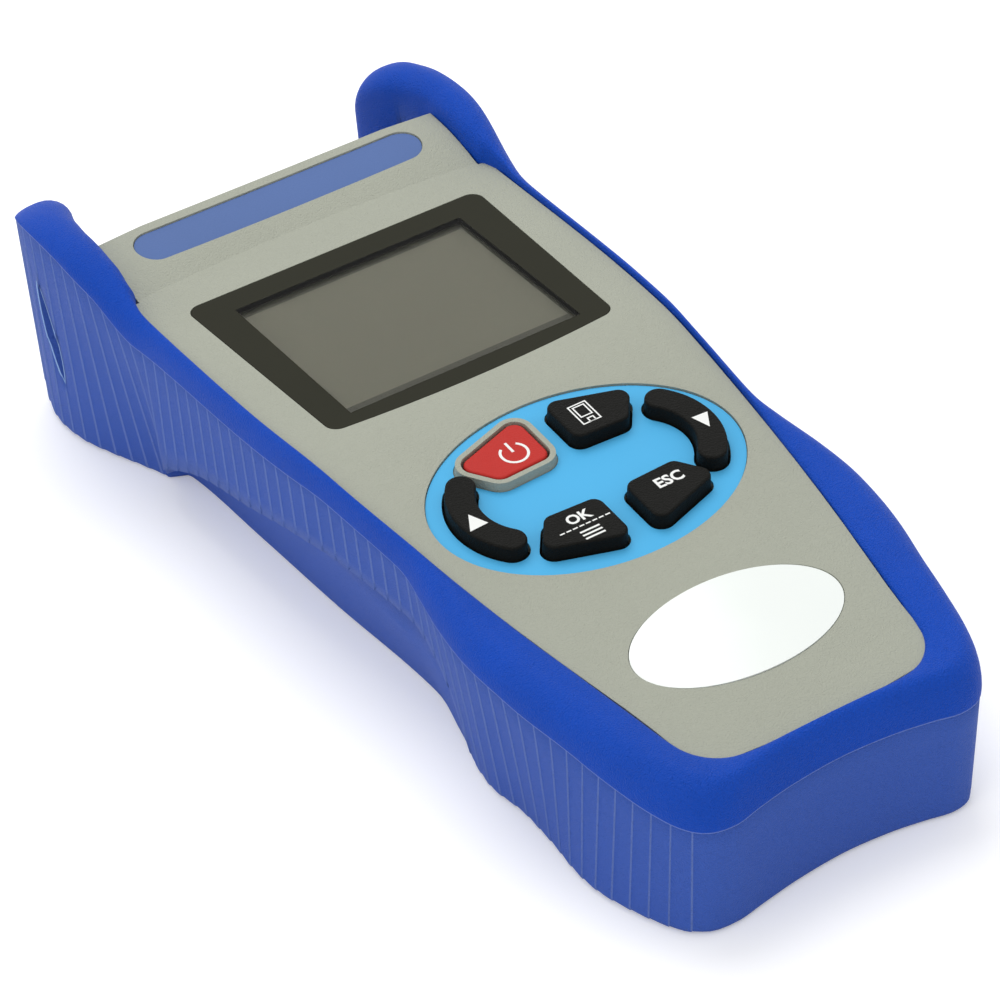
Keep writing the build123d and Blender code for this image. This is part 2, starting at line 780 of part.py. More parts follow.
****************
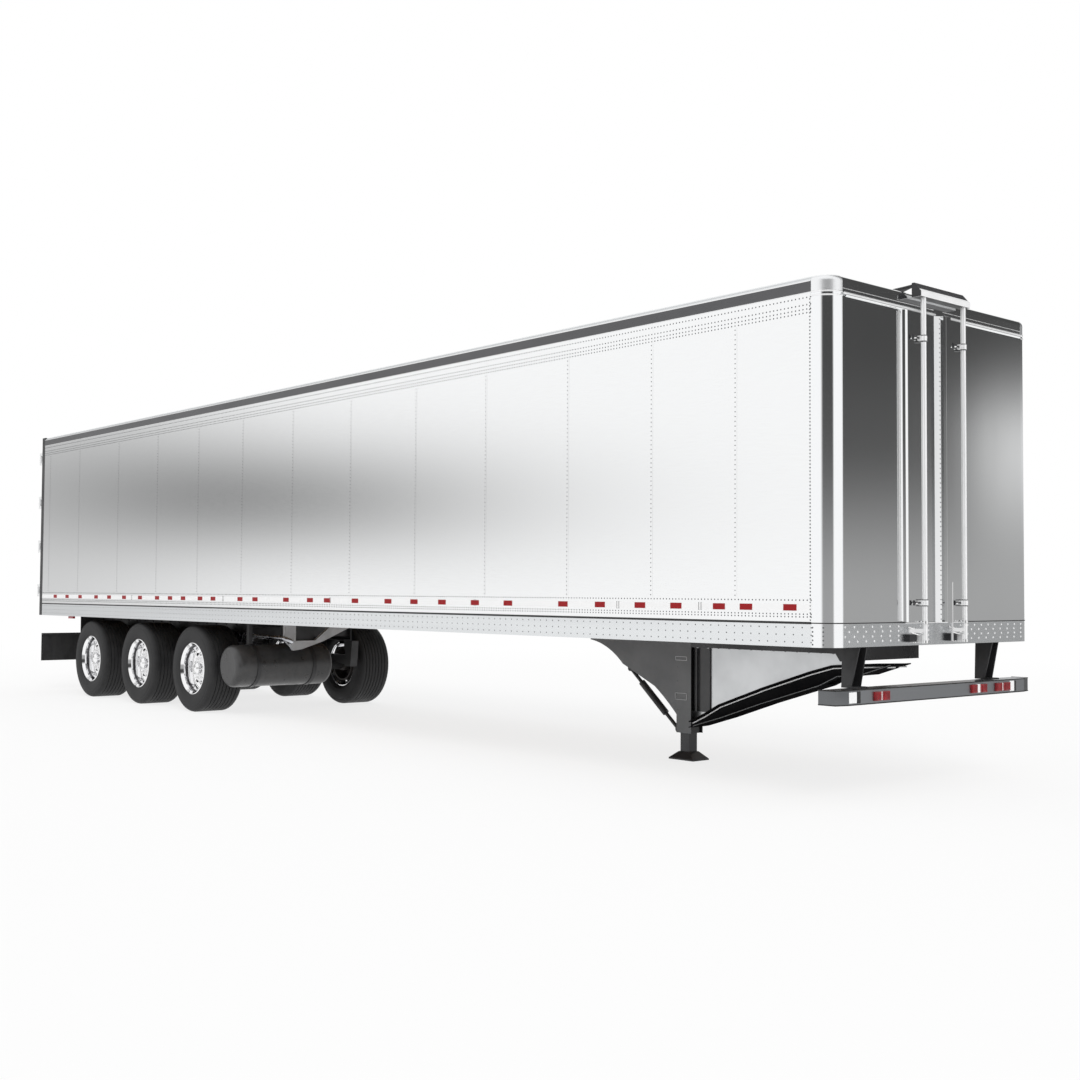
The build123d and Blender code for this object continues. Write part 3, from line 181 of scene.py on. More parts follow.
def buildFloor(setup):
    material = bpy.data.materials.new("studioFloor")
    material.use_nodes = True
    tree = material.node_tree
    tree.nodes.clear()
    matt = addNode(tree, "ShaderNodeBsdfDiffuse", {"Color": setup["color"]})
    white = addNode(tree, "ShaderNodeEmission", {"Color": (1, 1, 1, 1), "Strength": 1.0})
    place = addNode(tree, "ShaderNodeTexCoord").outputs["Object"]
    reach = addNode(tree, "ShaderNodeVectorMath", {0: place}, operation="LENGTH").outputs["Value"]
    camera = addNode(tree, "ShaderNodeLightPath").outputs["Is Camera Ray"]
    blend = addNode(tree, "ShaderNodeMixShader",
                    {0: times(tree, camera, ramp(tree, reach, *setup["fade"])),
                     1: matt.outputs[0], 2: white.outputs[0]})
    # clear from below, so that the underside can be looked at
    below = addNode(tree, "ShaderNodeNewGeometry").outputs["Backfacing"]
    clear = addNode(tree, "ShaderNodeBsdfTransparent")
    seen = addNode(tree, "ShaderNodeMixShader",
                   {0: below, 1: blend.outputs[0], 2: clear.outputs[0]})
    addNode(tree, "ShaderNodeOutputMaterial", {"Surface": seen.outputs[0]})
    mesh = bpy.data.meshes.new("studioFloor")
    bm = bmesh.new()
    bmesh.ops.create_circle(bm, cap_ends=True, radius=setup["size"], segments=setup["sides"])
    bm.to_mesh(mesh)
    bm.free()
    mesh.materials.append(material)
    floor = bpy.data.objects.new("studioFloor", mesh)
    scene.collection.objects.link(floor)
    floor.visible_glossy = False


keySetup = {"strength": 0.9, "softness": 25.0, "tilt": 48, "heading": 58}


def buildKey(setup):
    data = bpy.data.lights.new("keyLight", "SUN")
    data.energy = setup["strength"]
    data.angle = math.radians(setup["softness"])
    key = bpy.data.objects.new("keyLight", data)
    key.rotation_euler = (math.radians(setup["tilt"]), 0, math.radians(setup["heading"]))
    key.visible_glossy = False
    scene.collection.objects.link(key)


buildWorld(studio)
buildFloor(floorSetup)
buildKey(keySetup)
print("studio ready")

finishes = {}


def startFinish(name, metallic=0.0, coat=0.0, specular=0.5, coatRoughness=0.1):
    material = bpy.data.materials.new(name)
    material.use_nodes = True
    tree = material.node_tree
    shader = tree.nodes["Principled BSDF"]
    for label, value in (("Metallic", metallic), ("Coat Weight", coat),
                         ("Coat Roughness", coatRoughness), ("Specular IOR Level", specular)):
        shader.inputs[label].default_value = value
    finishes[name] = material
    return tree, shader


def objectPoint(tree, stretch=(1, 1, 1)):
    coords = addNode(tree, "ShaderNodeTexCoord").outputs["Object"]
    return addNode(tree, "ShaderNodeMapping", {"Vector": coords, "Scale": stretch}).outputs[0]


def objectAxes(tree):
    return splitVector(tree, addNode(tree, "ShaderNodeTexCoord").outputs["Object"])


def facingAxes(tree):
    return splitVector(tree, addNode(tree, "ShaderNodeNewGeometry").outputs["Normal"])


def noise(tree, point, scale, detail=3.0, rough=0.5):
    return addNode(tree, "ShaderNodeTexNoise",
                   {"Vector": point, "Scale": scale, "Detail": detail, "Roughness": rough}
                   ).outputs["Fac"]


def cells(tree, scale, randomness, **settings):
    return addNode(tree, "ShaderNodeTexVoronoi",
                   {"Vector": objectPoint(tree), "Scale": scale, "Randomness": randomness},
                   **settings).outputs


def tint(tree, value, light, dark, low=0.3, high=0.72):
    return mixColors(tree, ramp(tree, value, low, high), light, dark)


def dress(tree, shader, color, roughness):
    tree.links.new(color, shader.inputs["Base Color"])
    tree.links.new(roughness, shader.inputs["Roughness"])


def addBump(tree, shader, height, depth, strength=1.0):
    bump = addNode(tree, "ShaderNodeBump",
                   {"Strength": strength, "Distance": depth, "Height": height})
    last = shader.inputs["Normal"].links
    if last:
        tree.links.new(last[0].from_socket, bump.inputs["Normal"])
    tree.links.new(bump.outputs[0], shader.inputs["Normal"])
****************
To be done:
Review the material and copy each line in which the word "code" appears.

Task solution:
Keep writing the build123d and Blender code for this image. This is part 2, starting at line 780 of part.py. More parts follow.
The build123d and Blender code for this object continues. Write part 3, from line 181 of scene.py on. More parts follow.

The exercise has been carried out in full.